1. A Green New Deal has to address land use. The newly elected House Democratic majority is making waves with a proposal for a kind of “Green New Deal” that would make big investments in de-carbonizing the US economy while creating lots of jobs. That’s a worthwhile policy objective, but as proposed this “deal” has been short on re-thinking how we re-build our communities to support the kinds of low-carbon living that are impossible in our sprawling, car-dependent communities. The Brookings Institution’s Jenny Schuetz has some friendly amendments to offer to those pushing for a Green New Deal that spell out how we can address these issues, as well as promoting housing affordability, and addressing the shortage of cities. As she says: “The Green New Deal should set clear benchmarks for environmentally sound land use, provide financial assistance to offset compliance costs for lower-income households and communities, and enforce penalties from localities that do not improve.”
2. Congestion pricing advances in Los Angeles. Metro, the transit operator for Los Angeles is hinting that it will propose some form of congestion pricing to tackle that city’s perennial traffic problems, according to Curbed. The plan would provide incentives to reduce car travel at peak hours and also provide funding to support expansion of transit, a key part of the city’s 2028 Olympic plans. It’s especially good news that the effort is benefitting from the advice of UCLA’s Michael Manville, who’s carefully studied congestion pricing around the world, and has a wealth of ideas on how to employ it successfully. For example, Manville is urging the city to use some of the revenue from congestion pricing to reduce impacts on low income drivers.
3. All of thriving downtown Portland is an opportunity zone. In an article entitled “Welcome to Taxbreaklandia,” Bloomberg Business Week has a compelling close-up look at one of the most problematic aspects of the new opportunity zone tax break. All of downtown Portland–an area that is doing quite well in terms of job and investment growth–has been designated as an opportunity zone. Lots of investment that would have undoubtedly happened anyway will qualify for generous capital gains tax breaks. Downtown neighborhoods qualify because a significant fraction of residents live below the poverty line. There’s a disconnect between the Opportunity Zone’s simplistic theory of change (i.e. people are poor because there aren’t jobs and investments near where they live) and the incentives that state and local governments (and private investors) have to make maximum use of the federal tax break. There are 8,700 opportunity zones nationally. With so many eligible places, including ones that are already great investment locations offering this tax break there’s precious little incentive for investors to look seriously at marginal or troubled locations. Opportunity zone tax breaks may end up mostly rewarding investors for things they (or others) would have done anyhow, costing the federal government billions, while doing little or nothing to address the plight of the poor.

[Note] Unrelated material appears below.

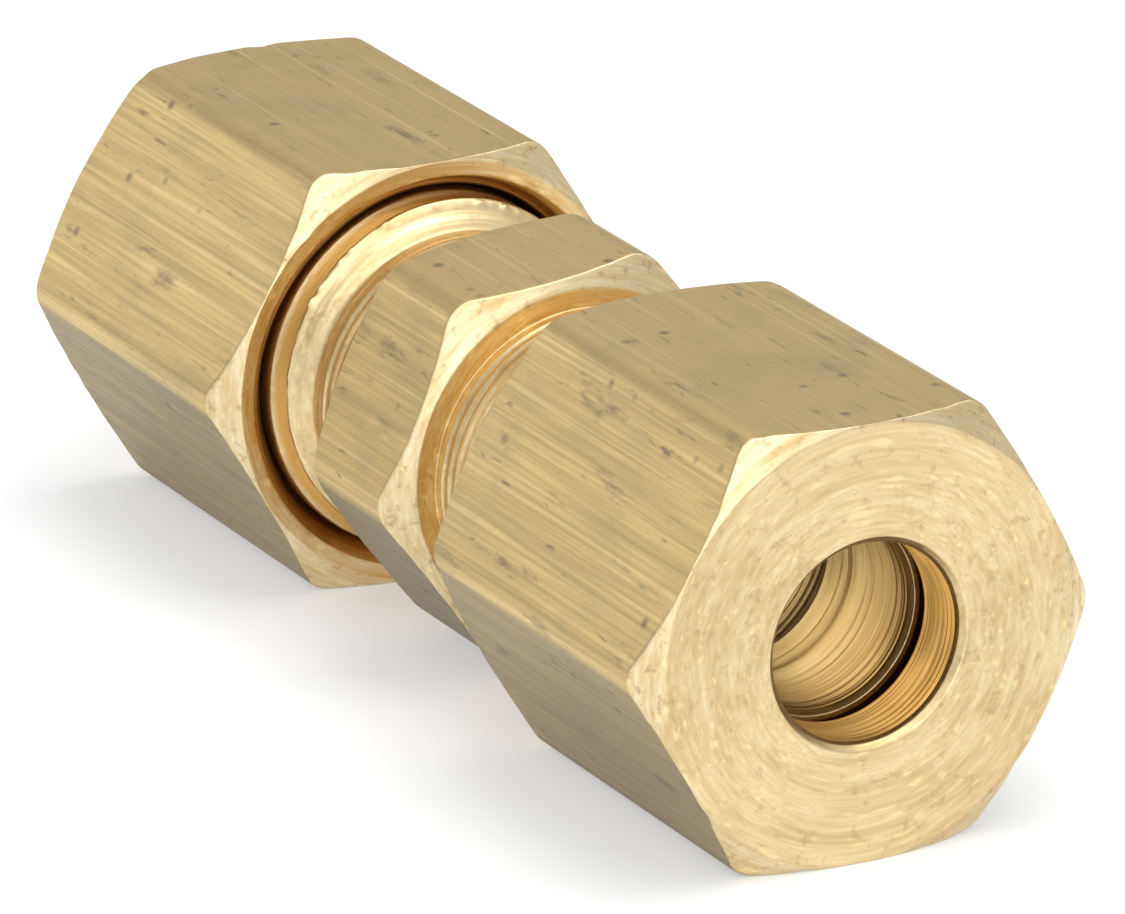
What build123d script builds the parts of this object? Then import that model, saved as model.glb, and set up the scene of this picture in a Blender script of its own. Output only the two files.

4. We can’t address climate change without reducing car use. The Transit Center’s Steve Higashide has a commentary at The Hill emphasizing an important point: technology alone, say in the form of vehicle electrification won’t be enough to get the kind of carbon reductions we need fast enough to advert a climate crisis. In the transportation realm, the political compromise between the highway lobby and transit advocates is a kind of pie-splitting multi-modalism. But that just tends to perpetuate policies that lead to increased driving and emissions. As Higashide argues, “an ‘all-of-the-above’ approach to surface transportation doesn’t cut it. It’s not enough to build more transit, as long as federal policy continues to subsidize the highway-and-sprawl machine.”
Higher Minimum wages don’t reduce employment. One of the perennial issues in economic policy is whether higher minimum wages can be an effective tool to fight poverty. One common objection is that higher wages will lead employers to reduce employment. A new study from four four economists looks at this question using a new statistical technique, called a bunching estimator, that looks at the distribution of the number of jobs right around the level of the minimum wage. The study compares the number of jobs just below the new minimum wage before the minimum wage is increased with the number of jobs just above the minimum wage after the increasing. Using data from 138 instances in which minimum wages were increased, they find no net impact on employment, i.e. the decrease in the number of jobs just below the threshhold balances almost exactly the increase in jobs above the threshhold. The following chart summarizes their results: the blue columns show changes in employment levels at each point above and below the new minimum wage; the red line shows the cumulative change in employment measured from the lowest paid jobs to the highest.
The authors conclude that, especially at the relatively low levels of the minimum wage in most states and cities, negative employment effects haven’t been felt.
Doruk Cengiz, Arindrajit Dube, Attila Lindner and Ben Zipperer The effect of minimum wages on low-wage jobs: Evidence from the United States using a bunching estimator. NBER Working Paper 25434, http://www.nber.org/papers/w25434
In the News
Brookings Institution’s Jennifer Vey has a thoughtful column on the value and importance of transformative placemaking. She challenges those who automatically conflate any effort to improve neighborhood livability with gentrification, citing Jason Segedy’s City Observatory commentary on the growing meaninglessness of that overused term.